3. Encouraging Risk and Specificity

Generic writing is the enemy of strong voice. Literary coaches often challenge you to go deeper, to choose the stranger or more specific word, to trust your sensibility.

A good coach won’t flatten your voice to meet convention. Instead, they’ll ask, “What are you trying to say here—and how can we say it in a way that only you can?” That’s how voice becomes more confident and memorable.

4. Helping You Tune the Prose to the Story’s Emotional Core

The best voice isn’t just stylish—it carries emotion. A literary coach can help you see whether your tone supports the emotional weight of your story, or whether there’s a mismatch between what you’re writing about and how it sounds on the page.

If your novel deals with grief but the tone is overly breezy, for example, your coach may invite you to explore a voice that leans more into vulnerability.

5. Building Confidence in Revision

Many writers discover their voice in revision, not in first drafts. Through manuscript feedback, writers begin to see what’s essential, what feels true—and they gain the confidence to cut the rest.

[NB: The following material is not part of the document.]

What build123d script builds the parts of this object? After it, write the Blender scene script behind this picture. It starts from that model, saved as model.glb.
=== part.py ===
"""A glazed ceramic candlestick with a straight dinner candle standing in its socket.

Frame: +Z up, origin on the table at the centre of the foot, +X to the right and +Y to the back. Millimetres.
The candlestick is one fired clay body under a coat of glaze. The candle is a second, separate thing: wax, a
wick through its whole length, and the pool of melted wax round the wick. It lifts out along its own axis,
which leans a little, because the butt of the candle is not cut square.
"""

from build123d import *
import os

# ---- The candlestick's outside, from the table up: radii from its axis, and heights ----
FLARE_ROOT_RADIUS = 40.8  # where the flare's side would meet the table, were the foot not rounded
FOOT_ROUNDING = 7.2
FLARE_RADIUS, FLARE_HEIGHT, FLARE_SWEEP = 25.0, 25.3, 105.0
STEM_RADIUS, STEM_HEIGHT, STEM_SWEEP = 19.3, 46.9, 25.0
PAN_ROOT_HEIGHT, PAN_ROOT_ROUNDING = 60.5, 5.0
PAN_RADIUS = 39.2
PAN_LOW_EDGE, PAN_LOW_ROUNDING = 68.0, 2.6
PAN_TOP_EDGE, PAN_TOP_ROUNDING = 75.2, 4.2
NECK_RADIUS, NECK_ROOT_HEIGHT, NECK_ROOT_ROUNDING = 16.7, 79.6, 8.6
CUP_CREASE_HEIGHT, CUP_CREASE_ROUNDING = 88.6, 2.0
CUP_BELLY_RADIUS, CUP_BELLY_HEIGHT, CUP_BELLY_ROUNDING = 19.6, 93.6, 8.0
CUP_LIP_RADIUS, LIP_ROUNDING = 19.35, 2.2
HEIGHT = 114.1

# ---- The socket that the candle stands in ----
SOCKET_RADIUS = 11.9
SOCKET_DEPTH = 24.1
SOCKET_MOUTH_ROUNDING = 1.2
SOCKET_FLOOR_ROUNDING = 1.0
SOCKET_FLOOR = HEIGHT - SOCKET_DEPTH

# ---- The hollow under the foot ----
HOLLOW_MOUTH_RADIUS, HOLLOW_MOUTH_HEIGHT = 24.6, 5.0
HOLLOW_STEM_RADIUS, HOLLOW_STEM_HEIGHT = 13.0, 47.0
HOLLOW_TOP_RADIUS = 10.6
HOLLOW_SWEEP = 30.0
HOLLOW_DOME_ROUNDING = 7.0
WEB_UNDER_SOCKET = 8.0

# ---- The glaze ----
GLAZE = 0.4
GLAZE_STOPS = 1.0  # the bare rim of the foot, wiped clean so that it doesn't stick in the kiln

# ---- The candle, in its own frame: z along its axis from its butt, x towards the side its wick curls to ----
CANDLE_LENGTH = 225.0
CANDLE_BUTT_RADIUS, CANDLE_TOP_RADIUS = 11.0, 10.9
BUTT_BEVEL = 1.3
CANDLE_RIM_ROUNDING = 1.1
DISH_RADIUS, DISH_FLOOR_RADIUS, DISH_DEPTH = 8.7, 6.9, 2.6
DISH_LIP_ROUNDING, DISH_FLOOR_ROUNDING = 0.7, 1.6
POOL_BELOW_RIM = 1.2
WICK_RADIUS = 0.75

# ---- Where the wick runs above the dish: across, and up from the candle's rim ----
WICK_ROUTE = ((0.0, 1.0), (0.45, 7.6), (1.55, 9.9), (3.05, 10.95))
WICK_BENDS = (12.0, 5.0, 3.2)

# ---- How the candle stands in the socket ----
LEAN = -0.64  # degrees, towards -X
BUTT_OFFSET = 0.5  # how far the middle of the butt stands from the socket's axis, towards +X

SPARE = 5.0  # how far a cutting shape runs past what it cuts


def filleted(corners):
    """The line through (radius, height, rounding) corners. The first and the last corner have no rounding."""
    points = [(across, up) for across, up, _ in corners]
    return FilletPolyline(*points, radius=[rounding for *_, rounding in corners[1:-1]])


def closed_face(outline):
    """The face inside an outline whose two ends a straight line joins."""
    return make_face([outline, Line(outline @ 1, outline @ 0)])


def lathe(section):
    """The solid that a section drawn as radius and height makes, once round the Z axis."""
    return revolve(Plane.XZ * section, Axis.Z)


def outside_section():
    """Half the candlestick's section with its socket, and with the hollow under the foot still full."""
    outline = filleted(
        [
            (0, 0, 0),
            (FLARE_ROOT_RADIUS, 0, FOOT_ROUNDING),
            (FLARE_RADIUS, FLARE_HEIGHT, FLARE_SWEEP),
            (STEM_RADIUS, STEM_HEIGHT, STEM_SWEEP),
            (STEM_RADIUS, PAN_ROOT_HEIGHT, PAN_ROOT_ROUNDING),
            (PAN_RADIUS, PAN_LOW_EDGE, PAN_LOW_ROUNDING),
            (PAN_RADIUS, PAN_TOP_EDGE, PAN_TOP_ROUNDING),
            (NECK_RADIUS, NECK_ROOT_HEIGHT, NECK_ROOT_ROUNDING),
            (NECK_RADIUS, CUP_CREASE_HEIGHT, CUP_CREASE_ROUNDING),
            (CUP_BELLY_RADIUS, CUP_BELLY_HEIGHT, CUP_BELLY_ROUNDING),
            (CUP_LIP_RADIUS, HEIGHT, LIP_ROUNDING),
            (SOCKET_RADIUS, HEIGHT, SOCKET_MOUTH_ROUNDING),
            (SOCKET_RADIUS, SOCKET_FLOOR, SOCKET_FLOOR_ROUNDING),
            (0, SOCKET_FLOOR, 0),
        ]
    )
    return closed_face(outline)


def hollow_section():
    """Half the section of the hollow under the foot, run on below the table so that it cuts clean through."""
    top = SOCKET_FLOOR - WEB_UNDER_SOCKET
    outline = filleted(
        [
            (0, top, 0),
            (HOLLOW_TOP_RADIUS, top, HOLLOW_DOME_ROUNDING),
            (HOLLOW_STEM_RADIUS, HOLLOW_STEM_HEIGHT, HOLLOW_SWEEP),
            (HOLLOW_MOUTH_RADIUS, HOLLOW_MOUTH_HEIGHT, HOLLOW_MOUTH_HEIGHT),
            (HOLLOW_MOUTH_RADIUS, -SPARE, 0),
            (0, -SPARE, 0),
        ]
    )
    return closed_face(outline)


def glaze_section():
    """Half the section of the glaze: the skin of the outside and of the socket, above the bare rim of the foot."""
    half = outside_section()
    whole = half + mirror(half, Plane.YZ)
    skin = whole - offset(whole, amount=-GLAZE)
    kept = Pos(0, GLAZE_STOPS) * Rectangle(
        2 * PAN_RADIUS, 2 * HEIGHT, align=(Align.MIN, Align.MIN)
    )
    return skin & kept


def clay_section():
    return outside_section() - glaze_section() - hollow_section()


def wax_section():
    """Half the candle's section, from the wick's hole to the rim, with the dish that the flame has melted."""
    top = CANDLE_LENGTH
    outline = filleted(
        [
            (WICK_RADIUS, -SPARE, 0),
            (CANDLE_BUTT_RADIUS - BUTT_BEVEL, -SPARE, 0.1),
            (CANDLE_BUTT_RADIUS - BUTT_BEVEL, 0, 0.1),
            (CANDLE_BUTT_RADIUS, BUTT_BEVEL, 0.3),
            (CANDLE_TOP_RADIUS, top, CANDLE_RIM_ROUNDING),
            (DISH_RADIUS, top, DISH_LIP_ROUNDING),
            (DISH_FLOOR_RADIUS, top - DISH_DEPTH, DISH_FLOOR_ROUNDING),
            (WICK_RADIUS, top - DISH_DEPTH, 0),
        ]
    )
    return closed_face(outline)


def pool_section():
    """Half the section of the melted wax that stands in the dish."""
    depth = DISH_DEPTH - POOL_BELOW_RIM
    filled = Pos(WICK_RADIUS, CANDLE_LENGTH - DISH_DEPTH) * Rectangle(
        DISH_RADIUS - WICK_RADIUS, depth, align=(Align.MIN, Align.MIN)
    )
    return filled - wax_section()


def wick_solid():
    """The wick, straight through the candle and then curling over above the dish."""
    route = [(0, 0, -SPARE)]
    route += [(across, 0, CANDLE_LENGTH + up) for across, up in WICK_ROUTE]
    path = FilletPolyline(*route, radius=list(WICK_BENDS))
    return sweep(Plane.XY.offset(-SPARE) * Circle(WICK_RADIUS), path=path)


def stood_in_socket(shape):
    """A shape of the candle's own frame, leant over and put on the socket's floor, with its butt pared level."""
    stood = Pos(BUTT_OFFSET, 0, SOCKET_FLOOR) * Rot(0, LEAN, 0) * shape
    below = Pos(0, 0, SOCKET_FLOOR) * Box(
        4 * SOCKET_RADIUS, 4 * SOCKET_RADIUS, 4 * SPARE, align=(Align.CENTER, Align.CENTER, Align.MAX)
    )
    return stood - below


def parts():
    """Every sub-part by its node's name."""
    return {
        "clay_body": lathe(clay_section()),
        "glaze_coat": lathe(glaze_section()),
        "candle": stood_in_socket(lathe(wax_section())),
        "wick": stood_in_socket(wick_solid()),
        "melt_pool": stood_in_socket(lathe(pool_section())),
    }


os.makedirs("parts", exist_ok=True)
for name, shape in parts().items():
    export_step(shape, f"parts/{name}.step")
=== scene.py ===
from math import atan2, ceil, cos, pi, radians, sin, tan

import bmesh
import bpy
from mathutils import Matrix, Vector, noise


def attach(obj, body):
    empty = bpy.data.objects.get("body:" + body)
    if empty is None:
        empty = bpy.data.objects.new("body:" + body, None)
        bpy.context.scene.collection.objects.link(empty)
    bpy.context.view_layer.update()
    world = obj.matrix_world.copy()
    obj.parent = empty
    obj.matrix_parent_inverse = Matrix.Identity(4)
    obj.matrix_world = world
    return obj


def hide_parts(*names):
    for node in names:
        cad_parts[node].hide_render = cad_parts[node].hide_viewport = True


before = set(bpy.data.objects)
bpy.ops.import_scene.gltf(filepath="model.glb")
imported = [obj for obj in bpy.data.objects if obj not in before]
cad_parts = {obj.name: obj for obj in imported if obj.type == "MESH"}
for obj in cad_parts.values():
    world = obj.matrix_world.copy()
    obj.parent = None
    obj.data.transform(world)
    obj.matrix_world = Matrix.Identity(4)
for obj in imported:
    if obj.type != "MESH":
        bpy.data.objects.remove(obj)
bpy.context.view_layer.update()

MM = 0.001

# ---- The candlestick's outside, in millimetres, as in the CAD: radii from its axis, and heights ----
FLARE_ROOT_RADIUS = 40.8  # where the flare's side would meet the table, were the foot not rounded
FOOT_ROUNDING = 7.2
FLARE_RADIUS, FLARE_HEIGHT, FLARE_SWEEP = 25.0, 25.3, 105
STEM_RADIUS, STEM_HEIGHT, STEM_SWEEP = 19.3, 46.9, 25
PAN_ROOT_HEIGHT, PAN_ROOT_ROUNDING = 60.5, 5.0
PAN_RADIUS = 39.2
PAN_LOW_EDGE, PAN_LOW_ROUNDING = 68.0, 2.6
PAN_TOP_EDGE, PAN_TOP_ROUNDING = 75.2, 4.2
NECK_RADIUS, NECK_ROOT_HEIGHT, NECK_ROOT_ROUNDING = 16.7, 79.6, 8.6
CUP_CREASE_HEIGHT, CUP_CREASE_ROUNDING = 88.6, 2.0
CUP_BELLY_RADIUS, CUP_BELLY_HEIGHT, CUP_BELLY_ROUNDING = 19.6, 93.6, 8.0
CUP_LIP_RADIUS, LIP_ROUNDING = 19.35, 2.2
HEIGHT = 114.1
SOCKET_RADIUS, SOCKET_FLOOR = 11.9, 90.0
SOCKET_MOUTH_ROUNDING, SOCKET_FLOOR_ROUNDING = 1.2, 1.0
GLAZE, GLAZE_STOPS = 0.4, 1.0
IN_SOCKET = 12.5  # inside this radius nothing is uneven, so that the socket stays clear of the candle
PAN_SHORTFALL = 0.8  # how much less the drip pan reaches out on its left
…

A literary coach can guide you through this process, not by prescribing a formula, but by helping you make choices that align with your narrative purpose and personal style.

Voice is a Journey, Not a Destination

Voice is not a static quality—it evolves. The voice you have in one story may differ from the voice you need for your next project. That’s not a weakness. That’s range.

But to explore that range, you need awareness. You need reflection. And sometimes, you need another mind—one that’s both analytical and intuitive—to hold a mirror to your work.

That’s the role of a literary coach. They help you hear your voice more clearly—then help you amplify it.

If your prose feels uncertain or uneven, or if you suspect you’ve buried your voice under layers of edits, consider a manuscript assessment. Not just for critique, but for conversation—for insight, encouragement, and artistic alignment.

Because when you find your voice—really find it—you’ll know. And so will your readers.